Given that Russell was born in 1872 and died nearly 98 years later, and that in the course of this long life he moved between Cambridge, London, the USA, China and Russia, between academic life, political activism, high journalism and low, schoolmastering and the conduct of a love life of astonishing complexity, it is no mean feat to paint his richly coloured social and intellectual landscape in the detail Caroline Moorehead does. Because Russell was so prone to fall out with his friends, both for personal and political reasons, he is oddly absent from the memoirs of people with whom he was at various points extremely close. To put him back in the houses and gardens he frequented for much of his life has taken a lot of unobtrusively handled reading and interviewing. But the plausibility of the result perhaps owes even more to the way Caroline Moorehead preserves an emotional calm that many readers find hard to hang on to when they get close to Russell.

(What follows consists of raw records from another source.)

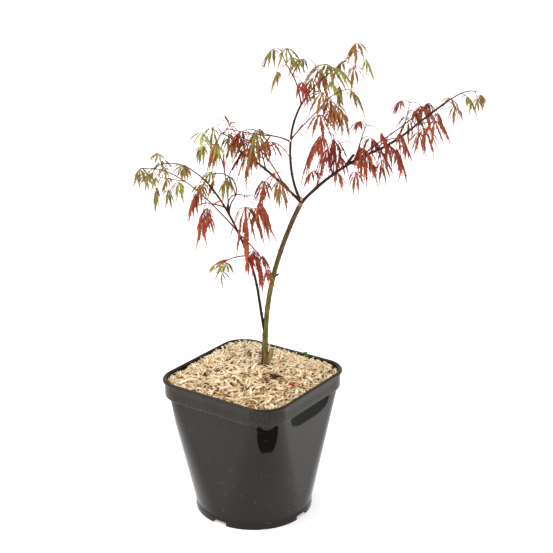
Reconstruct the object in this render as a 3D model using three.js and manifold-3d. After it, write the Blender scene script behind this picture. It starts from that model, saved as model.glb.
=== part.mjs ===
// A young grafted Japanese maple with finely cut, hanging leaves, in a square-topped nursery pot.
//
// Millimetres, +Z up. The origin is the middle of the pot's flat underside, and the pot's sides
// face +X, -X, +Y and -Y. The crown is spread like a fan in one upright plane over the pot.
// Every limb and every spray of leaves is a curve that starts on the limb that carries it, and
// is given by its length and by turns and rises along it. A turn of 0 heads for the fan's right
// end, 90 for its back, 180 for its left end and -90 for its front. A rise is the angle above
// the horizontal, and one over 90 leans back over.
import * as THREE from "three";
import { mergeVertices } from "three/addons/utils/BufferGeometryUtils.js";
import Module from "manifold-3d";

const wasm = await Module();
wasm.setup();

// ---------------------------------------------------------------- driving dimensions

const POT_HEIGHT = 192;
const LIP_SIDE = 190; // across the rolled lip, from side to side
const LIP_CORNER = 34; // radius of its corners
const LIP_TALL = 5.5;
const COLLAR_SIDE = 186.5; // the upright band under the lip
const COLLAR_BOTTOM = 168; // height of the band's lower edge
const SHOULDER_SIDE = 182.5; // the body just below the band
const SHOULDER_CORNER = 35;
const FOOT_RADIUS = 78.5; // the body ends in a round foot
const FOOT_FLAT = 2; // half of the short flat in the middle of each side of the foot
const FOOT_TALL = 12;
const CORNER_STEPS = 4;
const POT_WALL = 2.4;
const POT_FLOOR = 8;
const NOTCH_WIDE = 21; // four drainage notches in the foot
const NOTCH_TALL = 5.5;
const NOTCH_DEEP = 11;
const FINEST = 0.08; // joined solids keep no detail below this
const CLEAR = 0.3; // gap between solids that touch

const SOIL_RIM = 183; // height of the mulch at the wall
const SOIL_CROWN = 200; // and round the trunk
const SOIL_PAD = 13; // radius of the flat round the trunk
const HEAP_STEPS = [0, 0.18, 0.4, 0.7, 1]; // from the wall to the pad
const TRUNK_FOOT = new THREE.Vector3(13, 9, SOIL_CROWN + CLEAR);
const FAN_HEADING = 36; // the fan's right end, anticlockwise from +X, seen from above

const STEPS_OF_CURVE = 24;
const LIMB_STRIDE = 3; // a limb's solid takes every third step of its curve
const STEM_STRIDE = 4; // and a spray's stem every fourth
const SIDES_OF_LIMB = 7;
const SIDES_OF_STUB = 6;
const FLARE_LENGTH = 24; // the root flare fades over this length
const STEM_RADIUS = 0.95; // a spray's own stem at its root
const TWIG_RADIUS = 0.7;
const STALK_RADIUS = 0.6;
const STALK_SHARE = 0.45; // a leaf's stalk, as a share of its blade
const TWIG_SHARE = 0.25; // a side twig, as a share of its spray's stem
const MISSING = 0.08; // the chance that a leaf has dropped
const HUB_RADIUS = 2; // where a leaf's lobes meet its stalk
const HUB_THICK = 1.6;
const OUTER_BAY = 22; // degrees from the outermost lobe to the blade's back edge
const LOBE_THICK = 0.9;
const LOBE_HALF_WIDTH = 0.045; // as a share of the lobe's length
const LOBE_BEND = 0.45; // how far along a lobe its widest part lies

// A leaf's lobes: turn from the middle lobe in degrees, and length as a share of the leaf's.
const LOBES = [
  { turn: 0, long: 1 },
  { turn: 32, long: 0.94 },
  { turn: -32, long: 0.94 },
  { turn: 66, long: 0.78 },
  { turn: -66, long: 0.78 },
];

// ---------------------------------------------------------------- trunk and boughs
// on and at: the limb that carries this one, and how far along it. radius: at root and tip.

const LIMBS = [
  { name: "trunk", length: 232, turn: [0, 0], rise: [92, 84, 73, 64],
    radius: [3.3, 3], flare: 2.8 },
  { name: "left_stem", on: "trunk", at: 0.19, length: 230, turn: [200, 200],
    rise: [80, 82, 70, 64, 52], radius: [2, 1.2] },
  { name: "right_bough", on: "trunk", at: 1, length: 222, turn: [10, 10],
    rise: [46, 34, 20, 38, 34], radius: [2.1, 1.3] },
  { name: "centre_bough", on: "trunk", at: 1, length: 130, turn: [0, 0],
    rise: [116, 98, 84, 62], radius: [1.8, 1.3] },
  { name: "left_bough", on: "trunk", at: 1, length: 104, turn: [155, 155],
    rise: [40, 36, 24], radius: [1.9, 1.3] },
];

// Cut stubs: the rootstock beside the graft, an old bud on the trunk, a pruned side shoot.
const STUBS = [
  { name: "rootstock", on: "trunk", at: 0.02, length: 24, turn: [0, 0], rise: [50, 85],
    radius: [5, 2.6] },
  { name: "bud", on: "trunk", at: 0.55, length: 8, turn: [0, 0], rise: [10, 30],
    radius: [1.9, 1] },
  { name: "pruned_shoot", on: "right_bough", at: 0.33, length: 18, turn: [0, 0],
    rise: [62, 50], radius: [2, 1.8] },
];

// ---------------------------------------------------------------- sprays of leaves
// pairs: pairs of leaves along the stem, from first to the tip, each square to the last one.
// forks: how many of the pairs hold a side twig. leaf: the length of a leaf's middle lobe.
// hang: how strongly the leaf droops. The first spray draws from seed 1, the next from seed 2.

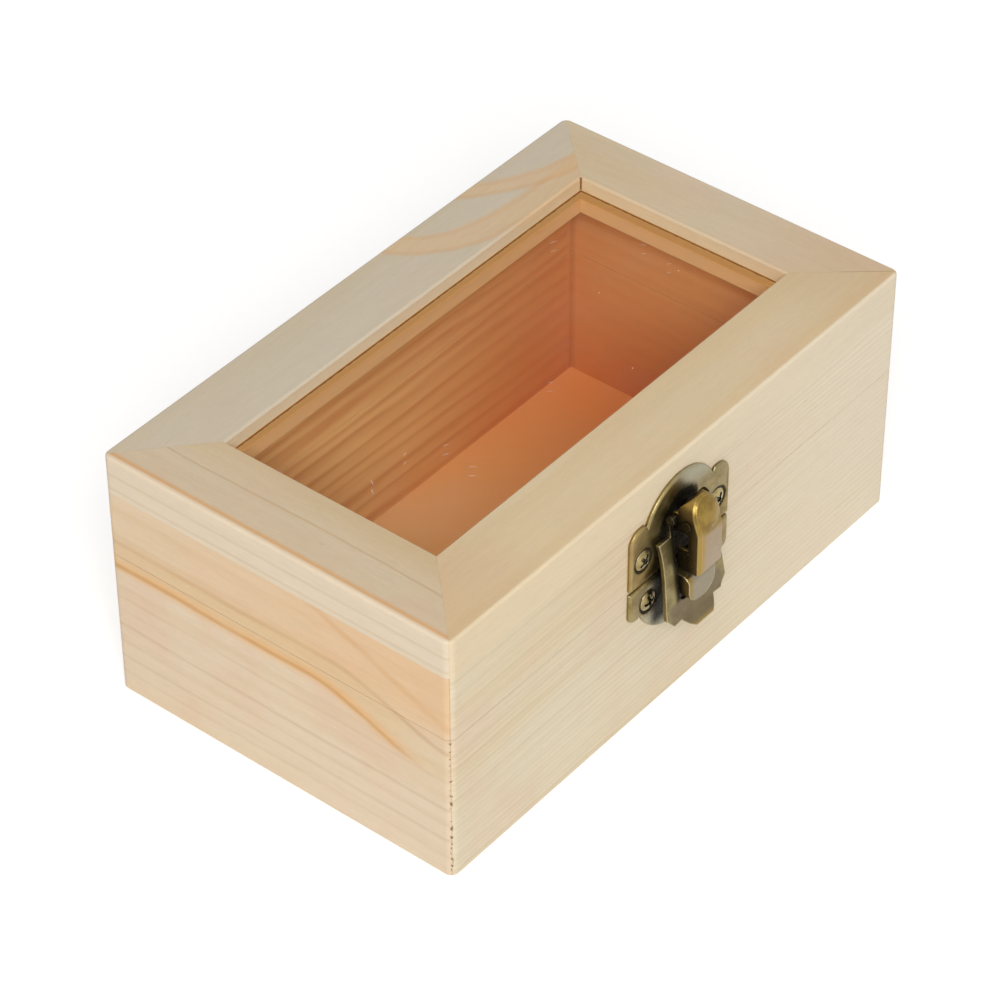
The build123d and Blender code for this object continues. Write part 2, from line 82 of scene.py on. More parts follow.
# %% [markdown]
# ## Light
# A product studio is a pale room with a large soft lamp. The world gives the even part. The lamp
# stands behind the camera, near its line of sight, so that its light also falls through the window
# on the back wall and the floor of the box. The view transform is Standard, so that a colour
# renders about as it is written.
#
# The white background is not light on the object. Light Path tells which rays see the world
# directly, in a mirror or through a pane, and only those get plain white.

# %% World and lamp
scene.view_settings.view_transform = "Standard"
white_tone = (1, 1, 1, 1)
black_tone = (0, 0, 0, 1)


def new_node(tree, kind, sockets=None, **settings):
    """Adds a node, sets its properties, and fills or links its inputs."""
    node = tree.nodes.new(kind)
    for name, value in settings.items():
        setattr(node, name, value)
    for key, value in (sockets or {}).items():
        if isinstance(value, bpy.types.NodeSocket):
            tree.links.new(value, node.inputs[key])
        else:
            node.inputs[key].default_value = value
    return node


def blended(tree, share, first, second):
    """Two shader nodes in one, with the share that the second gets."""
    sockets = {0: share, 1: first.outputs[0], 2: second.outputs[0]}
    return new_node(tree, "ShaderNodeMixShader", sockets)


def seen_directly(tree):
    """1 for rays from the camera, from a mirror and through a pane."""
    path = new_node(tree, "ShaderNodeLightPath").outputs
    share = path["Is Camera Ray"]
    for kind in ("Is Glossy Ray", "Is Transmission Ray"):
        either = new_node(tree, "ShaderNodeMath", {0: share, 1: path[kind]}, operation="MAXIMUM")
        share = either.outputs[0]
    return share


room_level = 0.42
room_tone = (1.0, 0.99, 0.975, 1)
world = bpy.data.worlds.new("studio")
world.use_nodes = True
room = world.node_tree
room.nodes.clear()
studio = new_node(room, "ShaderNodeBackground", {"Color": room_tone, "Strength": room_level})
white = new_node(room, "ShaderNodeBackground", {"Color": white_tone, "Strength": 1.0})
choice = blended(room, seen_directly(room), studio, white)
new_node(room, "ShaderNodeOutputWorld", {"Surface": choice.outputs[0]})
scene.world = world

lamp_data = bpy.data.lights.new("key", "AREA")
lamp_data.size = 0.6
lamp_data.energy = 12.0
lamp = bpy.data.objects.new("key", lamp_data)
scene.collection.objects.link(lamp)
lamp.location = Vector((-0.80, -0.72, 0.92))
box_middle = Vector((0, 0, 0.025))
lamp.rotation_euler = (box_middle - lamp.location).to_track_quat("-Z", "Y").to_euler()
print("room light", room_level, "and one lamp of", lamp_data.energy, "W")

# %% [markdown]
# ## Floor
# A sheet of white paper under the box. It is lit like everything else, so it keeps the soft
# shadow, and a little emission that only direct looks and reflections see lifts it to the white
# of the photograph's background. Far from the box the lamp is weaker, so the emission grows there.

# %% Floor
floor_half = 6.0
floor_level = -0.02 * MM
paper_tone = (0.80, 0.80, 0.80, 1)
glow_range = {"From Min": 0.25, "From Max": 1.5, "To Min": 0.47, "To Max": 0.72}


def empty_material(name):
    """A material whose node tree has nothing in it yet."""
    material = bpy.data.materials.new(name)
    material.use_nodes = True
    material.node_tree.nodes.clear()
    return material


floor_material = empty_material("white_paper")
paper = floor_material.node_tree
paper_place = new_node(paper, "ShaderNodeTexCoord").outputs["Object"]
from_box = new_node(paper, "ShaderNodeVectorMath", {0: paper_place}, operation="LENGTH")
lift_sockets = {"Value": from_box.outputs["Value"], **glow_range}
lift = new_node(paper, "ShaderNodeMapRange", lift_sockets).outputs[0]
paper_shade = new_node(paper, "ShaderNodeBsdfDiffuse", {"Color": paper_tone})
paper_glow = new_node(paper, "ShaderNodeEmission", {"Color": white_tone, "Strength": lift})
paper_off = new_node(paper, "ShaderNodeEmission", {"Color": black_tone, "Strength": 0.0})
glow = blended(paper, seen_directly(paper), paper_off, paper_glow)
both = {0: paper_shade.outputs[0], 1: glow.outputs[0]}
paper_sum = new_node(paper, "ShaderNodeAddShader", both)
new_node(paper, "ShaderNodeOutputMaterial", {"Surface": paper_sum.outputs[0]})

floor_mesh = bpy.data.meshes.new("floor")
corner_signs = ((-1, -1), (1, -1), (1, 1), (-1, 1))
floor_corners = [(x * floor_half, y * floor_half, floor_level) for x, y in corner_signs]
floor_mesh.from_pydata(floor_corners, [], [(0, 1, 2, 3)])
floor_mesh.materials.append(floor_material)
floor = bpy.data.objects.new("floor", floor_mesh)
scene.collection.objects.link(floor)
print("floor", 2 * floor_half, "m square")

# %% [markdown]
# ## A recipe for materials
# Wood and old metal both need a dozen small nodes. This class keeps the calls short: each method
# adds one or two nodes and hands back an output socket, so a material reads like a sum.
#
# Most of what follows is masks. `between` and `band` turn a place, a noise or a sum of both into a
# share from 0 to 1, and `mix` lays a colour over the rest by that share. Places are in
# millimetres, and so are the numbers that a place is compared with.

# %% Recipe helper


def tone(code):
    """A colour written as in a paint program, in Blender's linear values."""
    parts = [int(code[i : i + 2], 16) / 255 for i in (1, 3, 5)]
    linear = (c / 12.92 if c <= 0.04045 else ((c + 0.055) / 1.055) ** 2.4 for c in parts)
    return tuple(linear) + (1.0,)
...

It is not merely that he was politically unstable, lurching from passivity to insurrectionism as outside events provoked him. His character can easily seem repulsive. On his own admission, he was a frightful prig when young and an unprincipled philanderer in middle age. One can't read the letters in which he admits to one lover that he is betraying her with another without feeling that the combination of deception and self-deception would be discreditable in anyone, and particularly in the philosopher who declared that the disinterested search for truth was one of the great glories of human civilisation and the courage to live unflinchingly in the face of unpleasant truths one of the greatest of moral virtues.

Caroline Moorehead doesn't flinch. She records the fact that most of Bloomsbury detested Russell's bleakness and emotional austerity, and deplored his commitment to politics rather than private happiness; she chronicles the hatred that the saintly G E Moore and Ludwig Wittgenstein came to feel for him; she acknowledges that his relations with the pacifists with whom he worked in the First World War often rested on bad faith - they wanted to bear moral witness to the evils of war, while he wanted to use them as a mass movement to stop the war. But she resolutely doesn't take sides: she surveys the scene with the benign sympathy that never came naturally to her cast of high-grade egoists.

It is a matter of taste whether the price the reader pays for this good-natured approach is too high. If you think - I do - that from first to last what makes Russell interesting is the dazzling intellect, the clarity of thought and the fearlessness with which he tackled every issue he encountered, you will wish there was less Garsington and more about Russell's analysis of Marxism or nuclear disarmament or pragmatism or the reduction of mathematics to logic. If you feel you can turn elsewhere for that - most of Russell's voluminous output is still in print - and want to know what it must have been like to live alongside that extraordinary personality, this is as persuasive a picture as you're likely to see until all the papers of Russell's friends and family are opened sometime in the next century.